The background to the S625 valve of 1927 was the development by the Marconi Company of long-distance short-wave beam communication. The receivers for this required two or more stages of tuned RF amplification but existing triode RF amplifiers could not provide enough gain at these frequencies without becoming unstable. The need for a screen-grid valve receiver became urgent and Captain Round was given the task of developing one. See also S625
A successful screen-grid valve requires generous emission and a reasonably high gm if it is to give worthwhile amplification at the HF frequencies of interest. Small receiving bright emitters simply did not have either the emission or the gm to make an efficient screen grid valve practical. Round would have preferred to design his famous valve with an oxide coated filament but MOV had no suitable process in place at the time. It is difficult to see how the azide process (then in its early days and not always satisfactory) could have been applied successfully to the electrode structure of the Type S625. As a result, the World's first HF screen-grid tetrode had to be made using a thoriated Tungsten filament.

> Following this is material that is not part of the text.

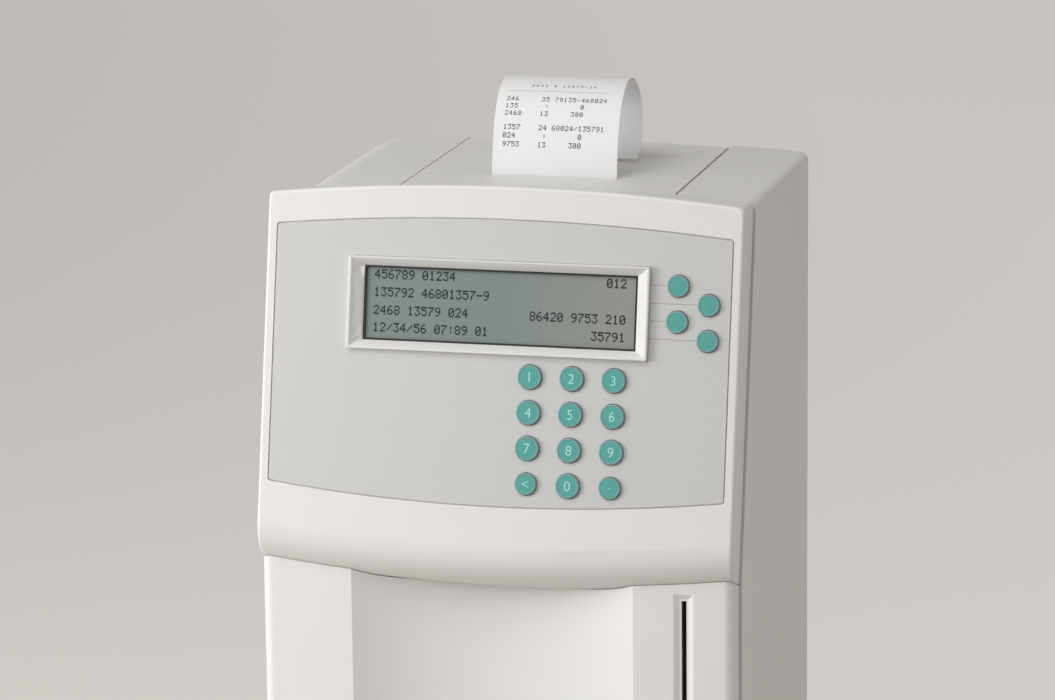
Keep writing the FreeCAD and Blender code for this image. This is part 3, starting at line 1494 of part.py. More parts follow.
def make_fan_rotor():
    back = float(panel_inside)
    thick = float(S["fan_thick"])
    x = float(S["fan_x"])
    z = float(S["fan_height"])
    near = back - thick + 3.4
    far = back - 2.0
    hub = rod((x, near, z), (0, 1, 0), 14.5, far - near)
    shaft = rod((x, near - 3.2, z), (0, 1, 0), 2.0, 4.0)
    rotor = hub.fuse(shaft)
    reach = float(S["fan_side"]) / 2 - 4.0
    for index in range(7):
        # Each blade is a thin plate set on the slant and turned to its place
        blade = polygon_face([V(-5, near + 1, 0), V(-3.6, near + 1, 0), V(6.4, far - 1, 0), V(5, far - 1, 0)])
        blade = blade.extrude(V(0, 0, reach - 12))
        blade.translate(V(0, 0, 12))
        blade = blade.common(rod((0, near, 0), (0, 1, 0), reach, far - near))
        blade.rotate(V(0, 0, 0), V(0, 1, 0), 360.0 / 7 * index)
        blade.translate(V(x, 0, z))
        rotor = rotor.fuse(blade)
    keep("fan_rotor", rotor.removeSplitter())


def make_case_screws():
    heads = []
    half = float(S["casing_width"]) / 2 - float(S["casing_wall"]) - 8
    low = float(S["foot_height"]) + 16.0
    high = float(S["casing_top"]) - 41.5
    places = [(x, z) for z in (low, (low + high) / 2, high) for x in (-half, half)]
    for x, z in places:
        # A pan head on the panel's outer face
        head = rod((x, float(panel_back), z), (0, 1, 0), S["screw_radius"], 1.4)
        rim = [edge for edge in head.Edges if edge.BoundBox.YMin > float(panel_back) + 1.39]
        heads.append(head.makeChamfer(0.5, [edge for edge in rim if edge.BoundBox.XLength > 1]))
    keep("case_screws", Part.makeCompound(heads))


def build_all():
    make_head_cover()
    make_keypad_overlay()
    make_display_bezel()
    make_display_gasket()
    make_display_module()
    make_display_board()
    make_keypad_board()
    for name, x, up, radius in key_places():
        make_key(name, x, up, radius)
    make_casing()
    make_printer_cover()
    make_hinge_pin()
    make_front_strip()
    make_printer_tub()
    make_platen_roller()
    make_platen_motor()
    make_print_head()
    make_paper_roll()
    make_roll_spindle()
    make_paper_strip()
    make_lower_front()
    make_bay_liner()
    make_carousel()
    make_carousel_spindle()
    make_carousel_motor()
    make_incubation_block()
    make_suction_head()
    make_lift_actuator()
    make_card_reader()
    make_base_tray()
    make_feet()
    make_chassis()
    make_main_board()
    make_power_supply()
    make_vacuum_pump()
    make_pump_plunger()
    make_rear_panel()
    make_power_inlet()
    make_power_rocker()
    make_serial_connector()
    make_fan_frame()
    make_fan_rotor()
    make_case_screws()
    doc.recompute()


def find_faults():
    faults = []
    for thing in doc.Objects:
        if "Invalid" in thing.State or "Error" in thing.State:
            faults.append(thing.Name + " did not compute")
    for thing in nodes:
        if thing.Shape.isNull() or not thing.Shape.isValid():
            faults.append(thing.Label + " has no valid shape")
    return faults


def write_parts():
    os.makedirs("parts", exist_ok=True)
    for thing in nodes:
        thing.Shape.exportStep("parts/" + thing.Label + ".step")
        box = thing.Shape.BoundBox
        print(thing.Label, len(thing.Shape.Solids), "solids", round(thing.Shape.Volume), "mm3",
              [round(value, 1) for value in (box.XMin, box.YMin, box.ZMin, box.XMax, box.YMax, box.ZMax)])


build_all()
found = find_faults()
if found:
    raise RuntimeError("; ".join(found))
write_parts()
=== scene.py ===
# A bench analyser: tilted display head, strip printer under a lid, card slot and sample bay
import math

import bpy
from mathutils import Matrix, Vector


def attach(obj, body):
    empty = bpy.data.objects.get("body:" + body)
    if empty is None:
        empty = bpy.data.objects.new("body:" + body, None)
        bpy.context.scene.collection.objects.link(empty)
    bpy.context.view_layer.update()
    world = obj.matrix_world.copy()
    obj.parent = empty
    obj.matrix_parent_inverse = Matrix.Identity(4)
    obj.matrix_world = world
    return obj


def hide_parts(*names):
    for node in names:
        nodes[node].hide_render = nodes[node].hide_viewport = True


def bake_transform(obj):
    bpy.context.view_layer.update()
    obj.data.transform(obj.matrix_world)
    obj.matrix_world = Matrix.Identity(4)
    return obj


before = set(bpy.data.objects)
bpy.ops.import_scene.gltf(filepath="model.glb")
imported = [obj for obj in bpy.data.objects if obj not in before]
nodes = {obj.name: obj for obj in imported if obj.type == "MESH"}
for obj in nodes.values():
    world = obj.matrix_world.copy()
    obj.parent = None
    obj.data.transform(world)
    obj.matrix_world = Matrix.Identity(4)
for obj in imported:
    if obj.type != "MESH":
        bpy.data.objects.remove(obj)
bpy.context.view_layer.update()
millimetre = 0.001
print("frame loaded,", len(nodes), "nodes")

# the display face, from the middle of its window: x across, up the slope, and out of it
face = {"tilt": 11.5, "middle": (-1.0, -66.8, 385.0), "surface": 2.0, "glass": -0.2, "keyTop": 3.6}
faceTurn = Matrix.Rotation(math.radians(90 - face["tilt"]), 4, "X")
facePlace = Matrix.Translation(Vector(face["middle"]) * millimetre) @ faceTurn
faceToWorld = facePlace @ Matrix.Scale(millimetre, 4)
smoothAngle = math.radians(40)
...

Captain Round designed a series of experimental samples which were made for him in MOV's Research Department. For convenience, the filament and grid assembly was 'borrowed' from that of type DE5, then in production. This assembly was mounted side-on and the various experimental samples (of which at least one still exists) differed in respect of screen grid dimensions and spacing. Having decided which of the samples best suited his needs, Round ordered a pre-production batch and got on with designing a receiver around them. Both were immediately successful. At least one complete receiver and many S625s survive in working order. Type S625 was still listed for replacement purposes at the outbreak of WWII.
Having been dropped a gift, MOV immediately set about manufacturing the new wonder valve in quantity and marketing it for domestic radio applications. This was not what it was designed for. Like most of Round's valve designs it was directed a particular specialist application (in which it was highly successful) but it was not well matched to the needs of the domestic market. It was also fairly costly to make. Once the novelty had worn off and MOVs competitors had designed their own (upright) versions, (cheaper and with characteristics more suited to domestic receivers at broadcasting wavelengths) the S625 reverted to being what it was: a specialist valve for professional short-wave receivers.

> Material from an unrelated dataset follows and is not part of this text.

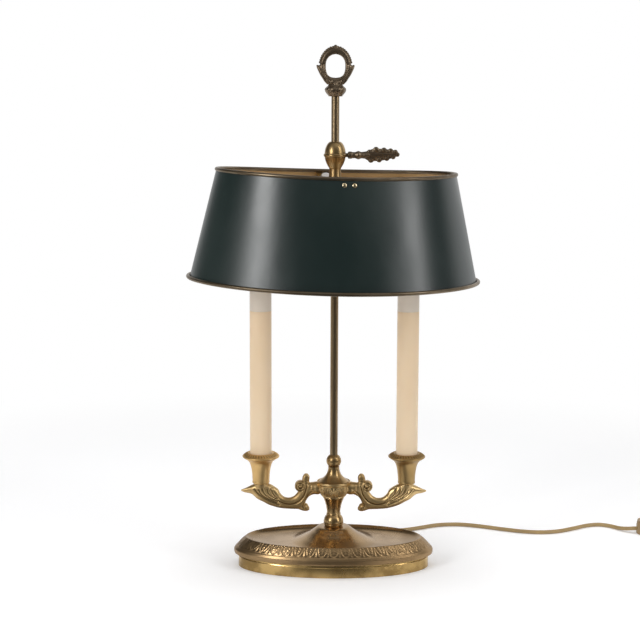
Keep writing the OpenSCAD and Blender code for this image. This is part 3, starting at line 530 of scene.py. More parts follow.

The Cossor company made an oxide-filament look-alike (Type SG210) some time during the later 1920s. It was not quite the same length and had a 2V filament rating, so it was not interchangeable with the S625. It seems to have been unsuccessful and samples are now very rare. During the later 1930s the Cossor company made a more successful oxide-filament replacement for the S625. This redesigned version had an upright electrode assembly 'borrowed' from their current SG designs for the domestic market. All samples seen are marked ARS6, which was the British Services designation for the S625.

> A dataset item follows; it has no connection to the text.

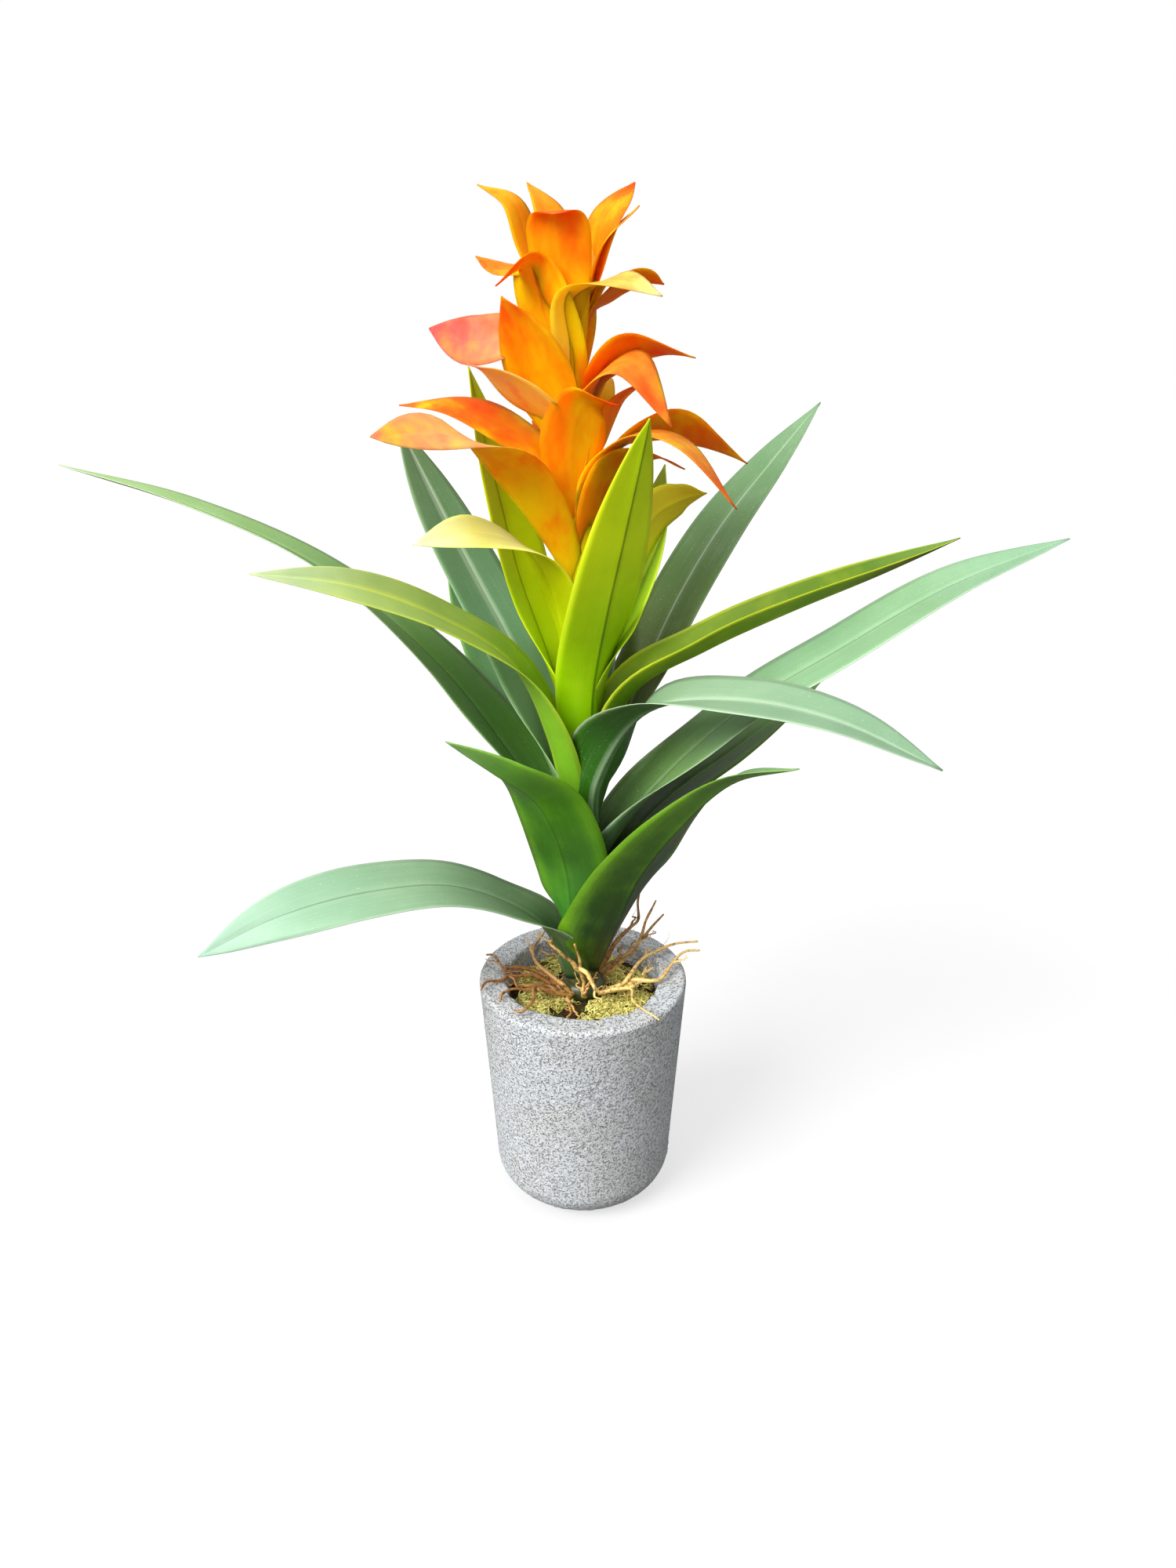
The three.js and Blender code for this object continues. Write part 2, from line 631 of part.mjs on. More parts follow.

Before leaving the S625 it is interesting to note that it is among those types in which the well-known 'tetrode kink' in the characteristic actually swings negative. This means that under certain running conditions (low anode voltage) the anode current demand (or supply?) actually reverses ie. so as to replenish the HT battery! Another consequence of the kinked characteristic was the possibility of powerful HF self-oscillation in Dynatron mode. Round, of course, knew all about this, and why, and how to prevent it, but domestic radio designers had to find out the hard way.